Log Differencing using State Machines for Anomaly Detection

More Info
expand_more

Abstract

Huge amounts of log data are generated every day by software. These data contain valuable information about the behavior and the health of the system, which is rarely exploited, because of their volume and unstructured nature. Manually going through log files is a time-consuming and labor-intensive procedure for developers. Nonetheless logging information can expose the problematic execution of the software, even though the final outcome seem to be normal. Nowadays the automatic analysis of the log files is crucial for detecting problems, but mainly for understanding how the software behaves, which would be beneficial for the prevention of failures and improvement of the software itself.
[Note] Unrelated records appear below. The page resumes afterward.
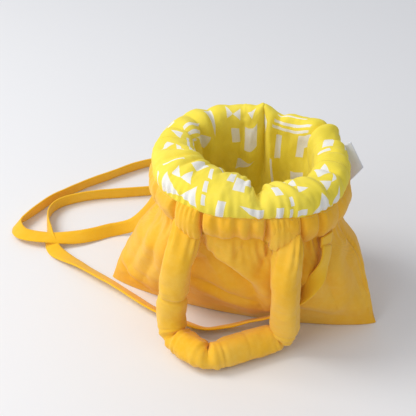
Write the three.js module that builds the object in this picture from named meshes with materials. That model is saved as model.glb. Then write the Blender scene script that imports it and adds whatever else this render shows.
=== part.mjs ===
// Padded tote bag with its top turned outwards into a soft roll, two padded carrying handles and one thin
// shoulder strap. Millimetres, +Z up, +X along the bag's width, front towards -Y.
// The origin is on the surface that the bag stands on, at the middle of the base.
import * as THREE from 'three';

// Driving dimensions.
const BASE_HALF_WIDTH = 185;
const BASE_HALF_DEPTH = 32;
const SKIN = 2;                    // outer fabric with its backing
const LINING = 1.5;
const GAP = 0.5;                   // clearance kept between sewn layers
const WADDING = 6;                 // padding at the foot of the walls
const BODY_TOP = 166;              // where the walls go under the turned-out band
const SIDE_SEAM_GAP = 0.25;        // each half stays this far from the side seam's plane
const SEAM_ANGLE = 0.25 * Math.PI / 180;
const RIM_CENTRE = new THREE.Vector2(4, 10);
const AROUND = 16;                 // facets around each half of the bag

const HANDLE_RADIUS = 17.5;
const HANDLE_SLEEVE = 1.8;
const HANDLE_CORE_GAP = 1.5;
const HANDLE_SIDES = 10;
const HANDLE_STEPS = 28;
const HANDLE_PIVOT_OFFSET = 113;   // hinge line's distance from the rim's centre
const HANDLE_PIVOT_Z = 166;
const PINCH_START_Z = 128;         // the handle flattens from here up to its sewn end
const PINCH_SCALE = 0.35;

const STRAP_DIAMETER = 7;
const STRAP_STEPS = 72;
const STRAP_SIDES = 8;

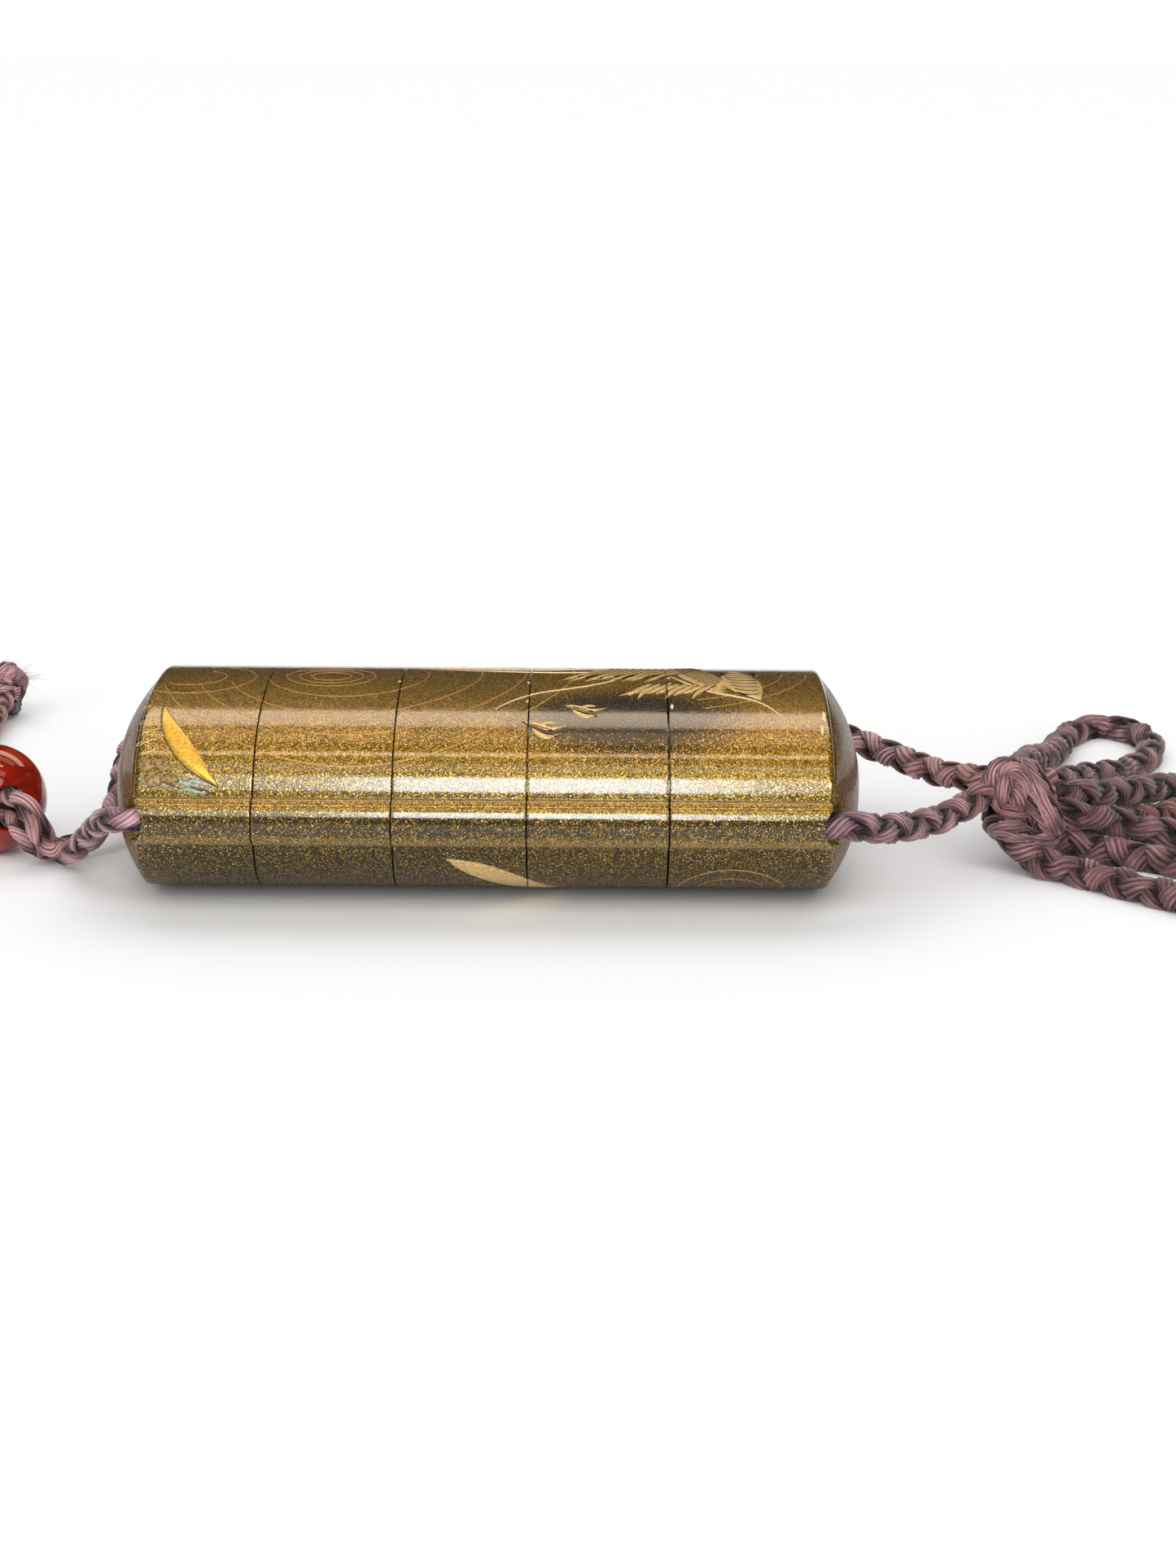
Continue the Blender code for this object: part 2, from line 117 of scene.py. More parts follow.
# uncoated paper: nearly white, matt all over
FLOOR_SIZE = 12.0
bpy.ops.object.select_all(action="DESELECT")
bpy.ops.mesh.primitive_plane_add(size=FLOOR_SIZE)
floor = bpy.context.object
floor.name = "floor"
paper, _, _ = new_finish("matt_white_paper", Base_Color=srgb("fbfbfb"), Roughness=0.9,
                         Specular_IOR_Level=0.1)
floor.data.materials.append(paper)

TENT_LIGHT = 0.30
TENT_SEEN = 1.10
TENT_IN_REFLECTIONS = 0.02
world = bpy.data.worlds.new("white_tent")
bpy.context.scene.world = world
world.use_nodes = True
sky = world.node_tree
seen = add_node(sky, "LightPath")
direct = add_node(sky, "MapRange", {
    "Value": seen.outputs["Is Camera Ray"], "To Min": TENT_LIGHT, "To Max": TENT_SEEN})
strength = add_node(sky, "MapRange", {
    "Value": seen.outputs["Is Glossy Ray"], "To Min": direct.outputs["Result"],
    "To Max": TENT_IN_REFLECTIONS})
sky.links.new(strength.outputs["Result"], sky.nodes["Background"].inputs["Strength"])
sky.nodes["Background"].inputs["Color"].default_value = srgb("ffffff")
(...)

Towards that direction, this project aims the identifications of unexpected executions of the software and the determination of the root cause behind them. In more details, the expected behavior of the software can be approximated using model inference techniques and the newly incoming observed data can be analyzed to verify if they are conformed by the expected behavior. The conformance checking method that will be used is called replay. The incoming traces will be replayed in the graph, at the point they are not validated, the alignment algorithm will take over. The sequence alignment is performed in three different ways. Two of the methods are looking for the best alignment at a specific radius around the problematic node. Additionally a global alignment technique is implemented, which is based on the famous algorithm by Needleman and Wunsch for DNA sequences. Our goal required the modification of the aforementioned algorithm to not only align two sequences, but a sequence with a tree structured model. Finally the implemented tool provides the visualization of the differences in a way that makes it intuitive for the developers to understand what went wrong. Some additional information are also provided to make the investigation of the "anomaly" easier.